• TASK DETAILS
Return exactly the lines that run from the one containing "Turn this picture" to the end of the entries, with both ends included.

• SOURCE MATERIAL
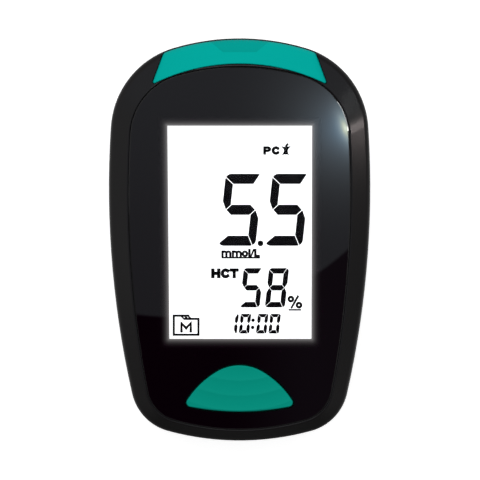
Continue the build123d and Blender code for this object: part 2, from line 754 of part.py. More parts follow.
with BuildPart() as strip_guide:
    guide_y = BODY.top - GUIDE_FROM_TOP
    guide_end_y = BODY.top
    guide_z = brow_z(guide_y) - PORT_INSET - GUIDE_DEPTH
    guide_end_z = guide_z - GUIDE_FROM_TOP * math.tan(math.radians(GUIDE_FLOOR_ANGLE))
    with BuildSketch(Plane.YZ):
        Polygon(
            (guide_y, guide_z), (guide_end_y, guide_end_z),
            (guide_end_y, rim_z), (guide_y, rim_z),
            align=None,
        )
    extrude(amount=PORT_BASE_WIDTH / 2, both=True)
    half_flare = GUIDE_WIDTH / 2 + GUIDE_FROM_TOP * math.tan(math.radians(GUIDE_SIDE_ANGLE))
    with BuildSketch(Plane.XY.offset(guide_end_z)):
        Polygon(
            (-GUIDE_WIDTH / 2, guide_y), (GUIDE_WIDTH / 2, guide_y),
            (half_flare, guide_end_y), (-half_flare, guide_end_y),
            align=None,
        )
    extrude(amount=rim_z - guide_end_z, mode=Mode.INTERSECT)

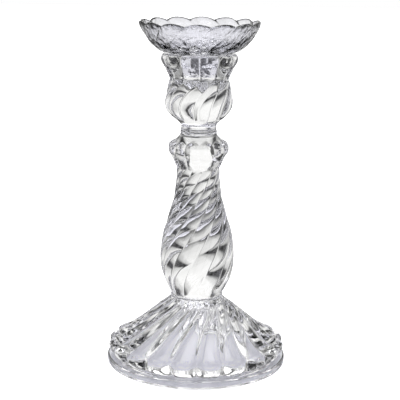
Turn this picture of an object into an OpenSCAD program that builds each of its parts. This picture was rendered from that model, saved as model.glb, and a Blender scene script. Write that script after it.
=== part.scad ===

• OUTPUT OF THE TASK
Turn this picture of an object into an OpenSCAD program that builds each of its parts. This picture was rendered from that model, saved as model.glb, and a Blender scene script. Write that script after it.
=== part.scad ===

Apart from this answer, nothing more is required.